Since October 2020, 95 Afghans have arrived in the Stanislaus County area, Jacob said. She said it’s expected that a total of 275 refugees will arrive in the region by the end of 2021.
With the housing crisis becoming dire in the Central Valley, Jacob said it’s been a challenge trying to find housing but IRC is doing its best to accommodate arrivals. IRC needs the community’s help and has listed on its Facebook page a number of ways people can do that.
Afghans weigh risk of leaving or remaining in their country
Just days before Biden is set to pull out of Afghanistan, 13 U.S. service members and 60 Afghan civilians were killed, in addition to 140 people that were injured, following a terrorist attack at the Kabul airport orchestrated by Islamic State in Khorasan. It’s a risk to stay in Afghanistan, but it’s also a risk to leave, given the threat of ISIS-K and Taliban checkpoints near the airport, where traveling documents are being reviewed and those who don’t have the appropriate paperwork are being sent back home, said Adel.
Even though her mother has been approved for travel and added to the U.S. Embassy list, Adel said, her mother can’t travel alone. She’s older, has never been out of the country, doesn’t speak English and needs a travel companion.

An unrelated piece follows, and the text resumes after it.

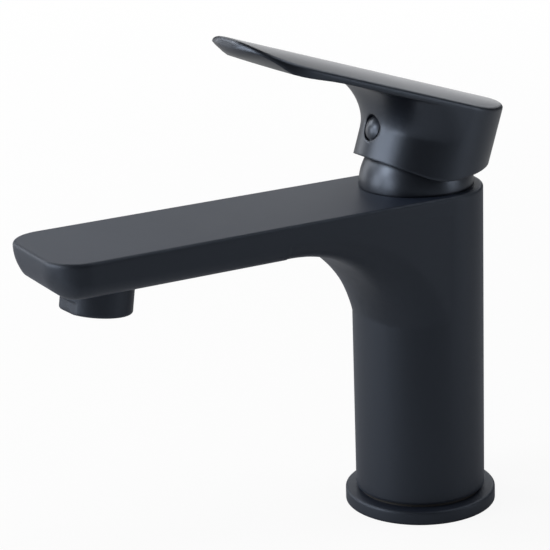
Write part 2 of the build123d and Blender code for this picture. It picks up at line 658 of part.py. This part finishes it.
def handle():
    blank = lever_blade() + hub_blank() - rim_cut()
    cavity = rod(HUB_R - HUB_WALL, -5, CAVITY_TOP)
    blank -= cavity - rod(SOCKET_BOSS_R, SOCKET_BOSS_FOOT, CAVITY_TOP, 0, SOCKET_BOSS_Y)
    blank -= along_y(PLUG_RECESS_R, -HUB_R + PLUG_RECESS, -2 * HUB_R, PLUG_Z)
    blank -= along_y(SCREW_R, 0, -2 * HUB_R, PLUG_Z)
    half_x = SPINDLE_X / 2 + SPINDLE_PLAY
    half_y = SPINDLE_Y / 2 + SPINDLE_PLAY
    socket = block(-half_x, half_x, -half_y, half_y, 0, SPINDLE_UP + 0.5)
    return LEVER_FRAME * blank - SPINDLE_FRAME * socket


def handle_plug():
    face = -HUB_R - PLUG_PROUD
    seat = -HUB_R + PLUG_RECESS
    body = along_y(PLUG_R, seat, face, PLUG_Z)
    body = fillet(body.edges().sort_by(Axis.Y)[0], PLUG_EDGE_R)
    body += along_y(PLUG_STEM_R, seat + PLUG_STEM, seat, PLUG_Z)
    return LEVER_FRAME * body


def handle_set_screw():
    """Cup-point screw that bears on the leaning spindle's front face."""
    lean = radians(OPEN_TILT - SPINDLE_LEAN)
    face = -SPINDLE_Y / 2 / cos(lean) - (PLUG_Z + SCREW_R) * tan(lean) - 0.05
    end = face - SCREW_LENGTH
    body = along_y(SCREW_R - SCREW_PLAY, face, end, PLUG_Z)
    return LEVER_FRAME * (body - along_y(SCREW_SOCKET_R, end + SCREW_SOCKET, end - 1, PLUG_Z))


# ---------------------------------------------------------------- aerator
def aerator_housing():
    body = rod(AERATOR_R, 0, AERATOR_LENGTH)
    body = fillet(body.edges().sort_by(Axis.Z)[0], AERATOR_EDGE_R)
    flat = block(-AERATOR_R, AERATOR_R, FLAT_ACROSS / 2, 2 * AERATOR_R, -1, FLAT_H)
    for side in range(2):
        body -= Rot(Z=FLAT_TURN + 180 * side) * flat
    body += rod(AERATOR_THREAD_R, 1, AERATOR_LENGTH + AERATOR_THREAD)
    body -= rod(AERATOR_LIP_R, -1, AERATOR_LENGTH)
    body -= rod(AERATOR_BORE_R, AERATOR_LIP, AERATOR_LENGTH + AERATOR_THREAD + 1)
    return AERATOR_FRAME * body


def aerator_washer():
    low = AERATOR_LENGTH + AERATOR_THREAD
    return AERATOR_FRAME * ring(WASHER_IN_R, AERATOR_THREAD_R - INSERT_PLAY, low, low + WASHER_H)


def aerator_screen():
    """Outlet grid: hexagonally spaced holes in a disc that rests on the housing's lip."""
    plate = Circle(AERATOR_BORE_R - INSERT_PLAY)
    rows = 3
    for row in range(-rows, rows + 1):
        count = 2 * rows + 1 - abs(row)
        for step in range(count):
            x = (step - (count - 1) / 2) * SCREEN_PITCH
            plate -= Pos(x, row * SCREEN_PITCH * sqrt(3) / 2) * RegularPolygon(SCREEN_HOLE_R, 6)
    return AERATOR_FRAME * extrude(Pos(0, 0, AERATOR_LIP) * plate, SCREEN_H)


def aerator_diffuser():
    low = AERATOR_LIP + SCREEN_H
    body = rod(AERATOR_BORE_R - INSERT_PLAY, low, low + DIFFUSER_H)
    rim = low + DIFFUSER_H - DIFFUSER_RIM
    bore = AERATOR_BORE_R - DIFFUSER_WALL
    body -= rod(bore, low - 1, rim - DIFFUSER_PLATE) + rod(bore, rim, rim + 2 * DIFFUSER_RIM)
    for step in range(DIFFUSER_HOLES):
        hole = rod(DIFFUSER_HOLE_R, low, low + DIFFUSER_H, DIFFUSER_PITCH_R)
        body -= Rot(Z=360 / DIFFUSER_HOLES * step) * hole
    return AERATOR_FRAME * body


PIECES = (body_casting, base_flange, base_gasket, flange_seal, inlet_block, inlet_block_seals,
          cartridge_base, port_seals, disc_seals, fixed_disc, moving_disc, disc_carrier,
          cartridge_rotor, rotor_seal, spindle_pin, cartridge_housing, hot_limit_ring, spindle,
          cartridge_nut, dome_ring, dome_cover, handle, handle_plug, handle_set_screw,
          aerator_housing, aerator_washer, aerator_screen, aerator_diffuser)

os.makedirs("parts", exist_ok=True)
for piece in PIECES:
    export_step(piece(), f"parts/{piece.__name__}.step")
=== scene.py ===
# %% [markdown]
# # A matt black basin mixer
#
# The tap has five things that the eye reads: a column on a foot ring, a flat spout that grows out
# of the column, an aerator under the spout's tip, a domed cap, and a lever that tilts and turns
# above the cap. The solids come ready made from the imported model, so this lesson is about three
# other jobs: smooth shading on those solids, the finishes, and a studio that shows black on white.

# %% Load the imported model
import json
from math import cos, pi, radians, sin

import bmesh
import bpy
from mathutils import Matrix, Vector

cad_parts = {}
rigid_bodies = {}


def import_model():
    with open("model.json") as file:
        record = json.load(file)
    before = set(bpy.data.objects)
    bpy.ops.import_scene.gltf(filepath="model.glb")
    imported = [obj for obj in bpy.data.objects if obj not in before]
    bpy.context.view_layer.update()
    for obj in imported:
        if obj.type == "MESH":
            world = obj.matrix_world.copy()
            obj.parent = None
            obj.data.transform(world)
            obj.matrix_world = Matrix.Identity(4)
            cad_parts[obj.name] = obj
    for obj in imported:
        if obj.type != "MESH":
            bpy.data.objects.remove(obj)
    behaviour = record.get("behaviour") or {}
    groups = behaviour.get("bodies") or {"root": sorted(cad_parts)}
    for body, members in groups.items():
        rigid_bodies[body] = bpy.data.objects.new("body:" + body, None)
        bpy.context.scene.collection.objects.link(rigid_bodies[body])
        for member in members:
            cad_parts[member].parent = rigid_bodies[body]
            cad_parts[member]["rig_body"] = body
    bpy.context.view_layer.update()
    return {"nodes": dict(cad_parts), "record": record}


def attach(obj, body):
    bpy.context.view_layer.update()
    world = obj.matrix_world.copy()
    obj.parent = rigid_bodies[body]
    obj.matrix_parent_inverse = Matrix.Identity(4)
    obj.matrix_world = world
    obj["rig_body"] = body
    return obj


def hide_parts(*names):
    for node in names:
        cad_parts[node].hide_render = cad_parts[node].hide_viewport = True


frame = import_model()
nodes = frame["nodes"]
print("pieces in the model:", len(nodes))

# %% [markdown]
# ## The camera
#
# A product picture is taken from a little above and to one side, with a long lens so that upright
# lines stay nearly upright. The camera is placed by an azimuth, an elevation and a distance from a
# point between the column and the spout's tip, which is easier to reason about than coordinates.
# It also leans by two degrees, as a hand-levelled camera does. Lens and sensor are in millimetres,
# everything else is in metres, and the two shifts are parts of the picture's width.

# %% Place the camera
SENSOR = 36.0
LENS = 128.48
SHIFT_ACROSS = 0.0130
SHIFT_UP = 0.0104
NEAREST = 0.01
AZIMUTH = radians(61.31)
ELEVATION = radians(16.96)
LEAN = radians(-2.11)
DISTANCE = 0.670
LOOK_AT = Vector((0, -0.06085, 0.09366))
UNSCALED = Vector((1, 1, 1))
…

Harder’s aides said it’s been difficult getting approval for Adel’s other family members. Although a spokesperson for the office said they aren’t able to pinpoint the caused of the holdup, they are doing their best.
Currently, his office staff is working on more than 200 cases involving citizens, green card holders and SIV holders. So far, eight of those families who lived in the Central Valley have been evacuated out of Kabul and are on their way back home, said the communications director.
Harder’s office asks anyone from his region who still needs help to reach out to his office and check out this online resource guide for more information.
Yet, as the deadline for the U.S. to depart from Afghanistan approaches, Adel said she’s worried about what that will mean for her family.
“I don’t know that it will work or not, because (Harder’s office) just promised me that they will do their best,” she said. “But they don’t promise that they will bring them under the safety of the United States.”
Once a refugee boy, Afghan man and family flee again
Sayed Amirir said he was just a 4-year-old boy when the Taliban seized control of Afghanistan and he was forced to immigrate to Iran with his single mother. He said it took them about a month to be processed before they could officially obtain shelter.
He returned to his country when he was 9 years old after hearing that the U.S. had pushed out the Taliban. He finished college and began working for the U.S. conducting night flight operations on the Taliban.
But on Aug. 15, history repeated itself. When the Taliban took over Kabul, Amirir, now 31, was working on the NATO base in Afghanistan for the U.S. Air Force as a translator and operation technician when he was alerted of the threat and told to go home. “My first priority was to take out my family because if the Taliban finds out we have U.S. people… I’m sure they will kill us,” he said.
It was a chaotic scene at the airport as thousands of people tried to squeeze their way into the building. Amirir’s father-in-law suffered a beating.
“Some of the Taliban at the gate, they started beating people. One of them hit my father-in-law from the backside with a stick,” he said, adding that they waited at the airport for 11 hours that day, unable to board a plane.
One their second attempt to leave the country, the family was faced with more violence after coming into contact with an unidentified group of Afghan soldiers. “I’m not exactly sure what people they were, but they had military uniforms and they started shooting people,” he said.
“Some people died in front of our eyes. My mother-in-law was trying to escape, but, too many crowds ran on her and she had a fracture.” That night they were also unsuccessful, but on their third night, after waiting more than 19 hours at the airport, the family got on the plane.
The flight later landed in Qatar at the U.S. base, where Amirir said there were no restrooms or sinks. He said he continued to help the U.S. with translation services, as several thousands waited to be registered, but after 13 hours the family was able to finally board their flight to the U.S.
Although Amirir said he’s grateful for his and his family’s safety, he worries over the future of his country, predicting violence and a shortage of commodities. “Even if not the Taliban kill them, I’m sure the level of unemployment will increase and that will cause hunger, destroying all of Afghanistan again,” he said. “This will result as I remember from my childhood.”